Atatürk'ün yirmili yıllarda "aşırı sigara ve kahve içmekten" iki kere kalp krizi (ya da spazmı) geçirdiğini öğrendiğim zaman şaşırmıştım...
Çünkü bize öğretilmemişti.
Fakat "rakı içtiğini" bilmeyen vatandaş, herhalde yoktu...
Düşmanları onu eleştirmek için sık sık hatırlatırlardı bunu, dostları da bununla övünmek için.
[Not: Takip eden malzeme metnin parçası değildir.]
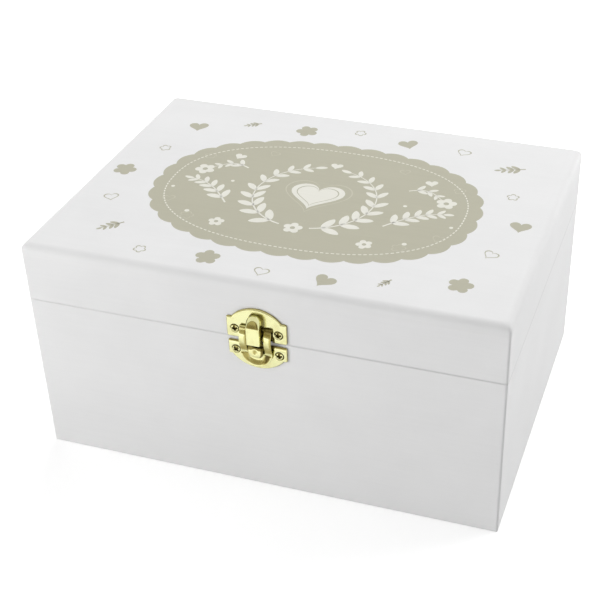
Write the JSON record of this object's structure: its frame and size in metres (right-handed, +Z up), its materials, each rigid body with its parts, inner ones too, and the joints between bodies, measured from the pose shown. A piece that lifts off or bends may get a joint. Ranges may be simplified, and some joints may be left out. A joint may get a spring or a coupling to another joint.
{
  "type": "keepsake box",
  "caption": "White painted wooden keepsake box with a hinged lid, butt hinges at the back and a brass toggle catch at the front.",
  "frame": {"origin": "centre of the flat underside", "axes": "+X to the right along the width, +Z up, the catch on the -Y side"},
  "size_m": [0.29, 0.2262, 0.146],
  "materials": {
    "painted_wood": "smooth satin white paint over wood",
    "painted_panel": "matt white paint over a thin panel",
    "hinge_brass": "plated, bright",
    "screw_brass": "plated, bright",
    "plate_brass": "plated pale lemon gold, polished",
    "toggle_brass": "plated pale lemon gold, polished"
  },
  "bodies": {
    "base": {"front_wall": "painted_wood", "back_wall": "painted_wood", "left_wall": "painted_wood", "right_wall": "painted_wood", "bottom_panel": "painted_panel", "left_hinge_base_leaf": "hinge_brass", "right_hinge_base_leaf": "hinge_brass", "left_hinge_pin": "hinge_brass", "right_hinge_pin": "hinge_brass", "hinge_screws_base": "screw_brass", "strike_plate": "plate_brass", "strike_screws": "screw_brass"},
    "lid": {"lid_front_rail": "painted_wood", "lid_back_rail": "painted_wood", "lid_left_rail": "painted_wood", "lid_right_rail": "painted_wood", "lid_top_panel": "painted_wood", "left_hinge_lid_leaf": "hinge_brass", "right_hinge_lid_leaf": "hinge_brass", "hinge_screws_lid": "screw_brass", "catch_plate": "plate_brass", "catch_screws": "screw_brass", "lever_pin": "toggle_brass"},
    "lever": {"catch_lever": "toggle_brass", "loop_pin": "toggle_brass"},
    "loop": {"catch_loop": "toggle_brass"}
  },
  "joints": [
    {"name": "lid_hinge", "type": "hinge", "parent": "base", "child": "lid", "pos_m": [0, 0.1093, 0.108], "axis": [-1, 0, 0], "range_deg": [0, 100]},
    {"name": "lever_pivot", "type": "hinge", "parent": "lid", "child": "lever", "pos_m": [0.0009, -0.1104, 0.112], "axis": [1, 0, 0], "range_deg": [0, 90]},
    {"name": "loop_swing", "type": "hinge", "parent": "lever", "child": "loop", "pos_m": [0.0009, -0.1092, 0.117], "axis": [1, 0, 0], "range_deg": [-74, 0]}
  ],
  "couplings": [
    {"joint": "loop_swing", "follows": "lever_pivot", "ratio": -0.82}
  ]
}
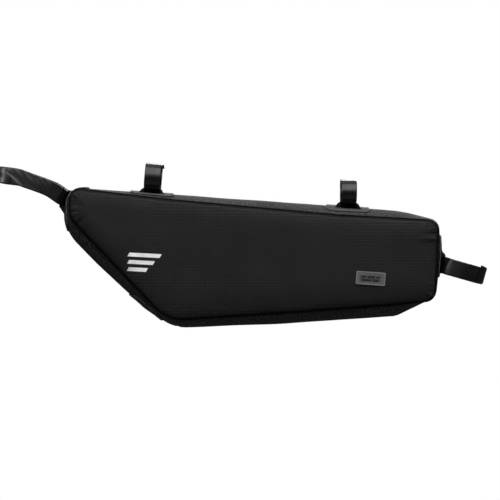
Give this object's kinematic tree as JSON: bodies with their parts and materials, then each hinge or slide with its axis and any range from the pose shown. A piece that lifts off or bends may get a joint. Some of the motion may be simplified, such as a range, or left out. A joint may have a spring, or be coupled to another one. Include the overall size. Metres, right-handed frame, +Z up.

Rakı içince ya "zındık" olunuyordu ya da "ilerici". Örneğin bir Emre Aköz'e "sen rakı içen adamsın, nasıl Kemalist olmazsın" diye kızılabiliyordu...
Sirozdan ölmüş Atatürk'ün ölüm yıldönümlerinde de içki satışı yasaklanıyordu.
Akciğer kanserinden vefat etseydi Tekel sigara üretimini mi durduracaktı?
Bu ülke, gülünç bir ülkeydi.
Bu ülkede ilginç kelleler gezdirilirdi...
Aynı kafa, "sürekli Havana purosu içen" Fidel Castro ve Ernesto Che Guevara'ya da kızıyordu!
Gülüyorsunuz ama gerçektir, altmışlı yıllarda bunu çok duyduk. Devrimci dediğin, Türkiye'den Küba'ya ithal edip Birinci sigarası içmeliydi!
Şimdi de bir gazeteci, Can Dündar, "Atatürk'ü içki sofrasından kalkmayan bir kişi olarak gösterdiği" gerekçesiyle yargılanmak isteniyor. Şu ünlü "Mustafa" belgeseli...
Savcı, Dündar'a "Atatürk'ün ellerini uzun parmaklı, ince ve zarif olarak göstermediği için" de kızmış.
Günün birinde, "sarışın ve mavi gözlü olarak gösterildiği için" kızacaklar da çıkabilir, "Orta Asya tipine" pek uymaz da...
Çünkü uzun boylu, esmer ve tok sesli arkadaşımız Rutkay Aziz, şu ünlü "Kurtuluş" dizisinde Atatürk'e en uygun oyuncu kabul edilmemiş miydi?
Bilirkişi raporunda, Mustafa belgeselinin "karanlık olması, aydınlık ve optik bir anlatımı bulunmaması, fon müziğinin etkileyici ama melankolik olması" da eleştirilmiş ve "Atatürk'e hakaret" sayılmış. "Sinemada optik anlatım" konusu kafamızı kurcaladı doğrusu. Yüzlerce film seyrettik, şu kadar sinema kitabı okuduk, "optik anlatım" sorunuyla hiç karşılaşmamıştık... Acaba optik anlatım yolunu seçmeyen yönetmen kamerayı kendi poposuna mı tutmaktadır?
Bilirkişi raporunu yazan Sayın Prof. Dr. Ahmet Mumcu'dan, en kısa zamanda, "Yeşilçam yönetmenlerinin kazığa oturtulmaları" yönünde de bir rapor bekleriz!
Behlül de, Bihter'i öptüğü için kovuşturulmalıdır.
Bundan sonra dekupajlı senaryosunda "dış/gece" yazan sekanslar çekecek sinemacılar da ayaklarını denk alsınlar, hele o Çağan Irmak.
Oyuncular da sayıyla kendilerine gelsinler.
Çünkü bu ülkede "Atatürk'ü oynayacak sanatçının içkisi, sigarası, kumarı, zamparalığı, gece hayatı olmamalıdır" diyebilen kafalar da var.
Kim mi? Hani şu, kitabını katar katar alıp okuduğunuz (ya da okur gibi yaptığınız) kişi.
Şu yaşıma geldim, bu ülkenin gülünç mü yoksa acınacak mı olduğuna kesin karar veremedim. Bu konuda bir yargıya varmak için yeni saçmalıkları beklerim.